Müller-Friege ist auch Ansprechpartnerin für die Patientinnen und Patienten der Klinik für Forensische Psychiatrie. Hier sind Straftäterinnen und Straftäter untergebracht. In den Gesprächen mit diesen Patienten gehe es viel um Schuld und Vergebung, berichtet die Seelsorgerin: „Sie müssen ihre Tat verarbeiten.“ Dazu komme die Belastung, dass in vielen Fällen nahestehende Personen nichts mehr mit dem Täter oder der Täterin zu tun haben wollten.

LVR-Klinikum Essen: Gespräche mit Seelsorgerin unterliegen der Schweigepflicht

In den anderen Häusern des LVR-Klinikums gehe es zum Beispiel um die Frage nach der Perspektive: Was wird aus mir? Werde ich je wieder gesund? Was ist Teil meiner Erkrankung, was geht darüber hinaus? „Viele verlassen immerhin diese Klinik und können ihr normales Leben wieder aufnehmen“, so Friege. Auch Konflikte mit Angehörigen seien immer wieder Thema.

In ihrer Rolle als Seelsorgerin hat Müller-Friege – obwohl sie über eine psychotherapeutische Ausbildung verfügt – nicht die Aufgabe, ihre Patienten zu therapieren. Was sie mit ihr besprechen, unterliegt der Schweigepflicht, kommt nicht in die Akte. „Eine Begegnung, ein hilfreicher Kontakt auf der Basis, dass jeder Mensch ein geliebtes Kind Gottes ist“, so beschreibt sie ihre Arbeit.

Essener Seelsorgerin begleitet Klinik-Mitarbeiterin bis zum Tod

Dabei habe es durchaus Fälle gegen, an denen sie an Grenzen gestoßen sei und sich ohnmächtig gefühlt habe.
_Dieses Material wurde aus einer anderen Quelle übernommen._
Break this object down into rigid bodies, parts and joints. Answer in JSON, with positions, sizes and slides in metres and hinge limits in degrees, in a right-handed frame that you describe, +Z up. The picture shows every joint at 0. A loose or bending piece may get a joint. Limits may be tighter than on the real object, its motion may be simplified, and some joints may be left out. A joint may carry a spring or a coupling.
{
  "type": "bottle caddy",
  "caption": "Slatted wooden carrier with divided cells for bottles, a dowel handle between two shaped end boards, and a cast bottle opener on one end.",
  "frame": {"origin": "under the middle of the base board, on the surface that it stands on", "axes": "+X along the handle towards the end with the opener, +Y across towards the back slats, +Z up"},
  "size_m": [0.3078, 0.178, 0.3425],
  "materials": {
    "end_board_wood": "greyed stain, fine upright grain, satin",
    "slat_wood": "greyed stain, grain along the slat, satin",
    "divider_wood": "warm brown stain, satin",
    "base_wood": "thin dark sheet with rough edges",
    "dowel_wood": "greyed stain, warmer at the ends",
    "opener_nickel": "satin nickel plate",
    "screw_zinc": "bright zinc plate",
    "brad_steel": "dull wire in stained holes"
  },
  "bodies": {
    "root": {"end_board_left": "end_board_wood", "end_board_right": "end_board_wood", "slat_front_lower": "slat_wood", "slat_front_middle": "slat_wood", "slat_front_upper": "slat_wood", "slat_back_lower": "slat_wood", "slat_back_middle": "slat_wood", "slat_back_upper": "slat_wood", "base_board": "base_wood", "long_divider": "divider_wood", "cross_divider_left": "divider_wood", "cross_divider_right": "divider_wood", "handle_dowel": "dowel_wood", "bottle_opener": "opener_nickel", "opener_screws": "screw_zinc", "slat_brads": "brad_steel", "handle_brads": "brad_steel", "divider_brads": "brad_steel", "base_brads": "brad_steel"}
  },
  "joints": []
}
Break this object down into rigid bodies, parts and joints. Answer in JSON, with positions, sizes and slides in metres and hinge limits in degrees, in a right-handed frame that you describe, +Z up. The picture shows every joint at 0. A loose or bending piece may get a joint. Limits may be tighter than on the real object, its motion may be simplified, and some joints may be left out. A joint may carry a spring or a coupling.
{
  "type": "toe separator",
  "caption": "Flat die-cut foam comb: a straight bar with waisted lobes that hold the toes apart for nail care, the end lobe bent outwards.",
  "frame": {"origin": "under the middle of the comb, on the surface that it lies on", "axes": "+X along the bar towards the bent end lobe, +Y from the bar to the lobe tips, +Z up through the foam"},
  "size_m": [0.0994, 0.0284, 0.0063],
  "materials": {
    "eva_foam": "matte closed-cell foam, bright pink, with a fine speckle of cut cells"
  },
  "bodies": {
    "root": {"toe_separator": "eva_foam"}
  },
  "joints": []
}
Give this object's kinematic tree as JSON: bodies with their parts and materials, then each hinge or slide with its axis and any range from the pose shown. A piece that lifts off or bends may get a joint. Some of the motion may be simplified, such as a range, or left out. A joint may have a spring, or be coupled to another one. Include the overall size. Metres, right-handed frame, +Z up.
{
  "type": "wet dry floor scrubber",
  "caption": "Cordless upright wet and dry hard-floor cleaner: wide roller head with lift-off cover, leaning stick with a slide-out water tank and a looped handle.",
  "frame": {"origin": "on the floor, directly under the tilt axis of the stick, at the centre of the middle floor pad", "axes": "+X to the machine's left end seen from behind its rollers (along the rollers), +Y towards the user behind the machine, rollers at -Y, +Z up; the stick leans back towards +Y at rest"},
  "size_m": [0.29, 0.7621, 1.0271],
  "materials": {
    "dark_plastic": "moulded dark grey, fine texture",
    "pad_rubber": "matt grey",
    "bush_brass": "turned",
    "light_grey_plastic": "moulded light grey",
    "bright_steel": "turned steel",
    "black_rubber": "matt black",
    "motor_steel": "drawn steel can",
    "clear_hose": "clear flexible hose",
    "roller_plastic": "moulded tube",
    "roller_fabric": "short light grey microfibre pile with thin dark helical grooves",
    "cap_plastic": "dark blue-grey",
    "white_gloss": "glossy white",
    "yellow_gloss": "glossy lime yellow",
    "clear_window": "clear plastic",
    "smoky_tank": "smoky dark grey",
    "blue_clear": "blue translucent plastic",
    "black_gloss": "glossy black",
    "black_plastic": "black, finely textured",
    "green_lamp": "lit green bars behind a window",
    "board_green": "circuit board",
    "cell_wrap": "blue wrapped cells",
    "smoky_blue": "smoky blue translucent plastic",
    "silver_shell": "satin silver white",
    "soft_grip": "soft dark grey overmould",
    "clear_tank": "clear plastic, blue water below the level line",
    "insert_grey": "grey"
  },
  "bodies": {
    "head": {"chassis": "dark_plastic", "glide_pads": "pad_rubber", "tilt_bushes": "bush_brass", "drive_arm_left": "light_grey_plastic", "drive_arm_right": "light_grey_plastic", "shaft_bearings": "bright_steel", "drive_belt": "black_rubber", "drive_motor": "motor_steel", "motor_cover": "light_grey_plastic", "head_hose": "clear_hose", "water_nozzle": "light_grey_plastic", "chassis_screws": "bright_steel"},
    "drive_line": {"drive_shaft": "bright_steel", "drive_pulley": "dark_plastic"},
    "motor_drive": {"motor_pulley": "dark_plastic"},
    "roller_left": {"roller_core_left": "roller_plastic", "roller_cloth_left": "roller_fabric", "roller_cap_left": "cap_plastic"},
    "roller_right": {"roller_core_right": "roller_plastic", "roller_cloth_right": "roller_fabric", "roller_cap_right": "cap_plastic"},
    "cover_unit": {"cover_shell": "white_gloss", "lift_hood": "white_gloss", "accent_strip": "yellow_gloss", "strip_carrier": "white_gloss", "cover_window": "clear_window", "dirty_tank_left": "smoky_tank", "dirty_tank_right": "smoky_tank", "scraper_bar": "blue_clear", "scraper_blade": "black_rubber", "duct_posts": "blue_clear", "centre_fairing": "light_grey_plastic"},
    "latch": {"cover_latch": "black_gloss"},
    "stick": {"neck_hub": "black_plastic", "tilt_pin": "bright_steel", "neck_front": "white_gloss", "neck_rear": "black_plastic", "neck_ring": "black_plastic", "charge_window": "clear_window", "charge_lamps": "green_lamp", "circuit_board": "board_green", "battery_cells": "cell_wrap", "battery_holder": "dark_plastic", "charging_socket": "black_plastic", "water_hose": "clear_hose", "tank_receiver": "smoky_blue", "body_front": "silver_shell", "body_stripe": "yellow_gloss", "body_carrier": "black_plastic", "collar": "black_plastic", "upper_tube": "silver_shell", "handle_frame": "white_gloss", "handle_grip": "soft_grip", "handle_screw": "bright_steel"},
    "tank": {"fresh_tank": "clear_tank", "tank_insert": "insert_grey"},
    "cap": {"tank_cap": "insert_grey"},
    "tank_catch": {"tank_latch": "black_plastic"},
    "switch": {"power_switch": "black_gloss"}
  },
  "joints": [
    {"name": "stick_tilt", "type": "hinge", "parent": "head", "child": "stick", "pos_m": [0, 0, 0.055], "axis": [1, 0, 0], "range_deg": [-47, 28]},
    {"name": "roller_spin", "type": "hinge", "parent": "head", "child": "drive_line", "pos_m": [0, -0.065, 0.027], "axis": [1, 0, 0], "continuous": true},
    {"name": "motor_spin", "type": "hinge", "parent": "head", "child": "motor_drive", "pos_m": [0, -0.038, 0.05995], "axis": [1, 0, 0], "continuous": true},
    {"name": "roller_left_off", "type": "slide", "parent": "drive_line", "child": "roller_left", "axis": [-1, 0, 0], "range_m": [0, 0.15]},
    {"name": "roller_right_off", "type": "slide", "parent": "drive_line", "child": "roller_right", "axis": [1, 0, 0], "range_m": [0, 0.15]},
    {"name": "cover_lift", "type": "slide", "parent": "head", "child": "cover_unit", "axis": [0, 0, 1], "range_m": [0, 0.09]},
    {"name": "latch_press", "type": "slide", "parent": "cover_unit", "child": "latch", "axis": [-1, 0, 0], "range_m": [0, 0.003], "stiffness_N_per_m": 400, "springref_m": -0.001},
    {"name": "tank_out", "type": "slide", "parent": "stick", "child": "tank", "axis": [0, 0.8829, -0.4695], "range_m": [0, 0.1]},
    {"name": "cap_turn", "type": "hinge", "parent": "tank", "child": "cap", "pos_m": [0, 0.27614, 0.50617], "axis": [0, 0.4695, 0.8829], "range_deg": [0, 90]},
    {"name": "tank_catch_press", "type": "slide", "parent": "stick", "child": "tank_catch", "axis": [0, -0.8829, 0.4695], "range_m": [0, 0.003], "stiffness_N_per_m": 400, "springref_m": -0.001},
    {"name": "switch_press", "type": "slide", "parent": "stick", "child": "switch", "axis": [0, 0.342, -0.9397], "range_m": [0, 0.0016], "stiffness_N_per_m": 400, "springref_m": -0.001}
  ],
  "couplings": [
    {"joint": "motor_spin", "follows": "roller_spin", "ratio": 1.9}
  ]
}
Denn es gebe Menschen, die so viel Destruktives erlebt hätten, das Veränderung kaum möglich sei. „Ich kann den Menschen nur dabei helfen, sich selbst zu helfen“, betont sie. „Man kann niemanden retten. Das gelingt nicht.“

Besonders bewegt habe sie die gemeinsame Zeit mit einer Mitarbeiterin der Klinik, die lebensbedrohlich erkrankt war. „Sie hat noch zwei Jahre gelebt und hat mich gebeten, sie zu begleiten.“ So sei sie zum Beispiel bei den Abschiedsgesprächen mit den Kindern dabei gewesen. „Und zum Schluss habe ich sie beerdigt. Das war sehr bewegend.“

Als Therapeutin ist Iris Müller-Friege weiter tätig. Ihr Amt als Vertrauensperson beim Verdacht auf sexualisierte Gewalt beim Evangelischen Kirchenkreis Essen übt sie ebenfalls weiter aus.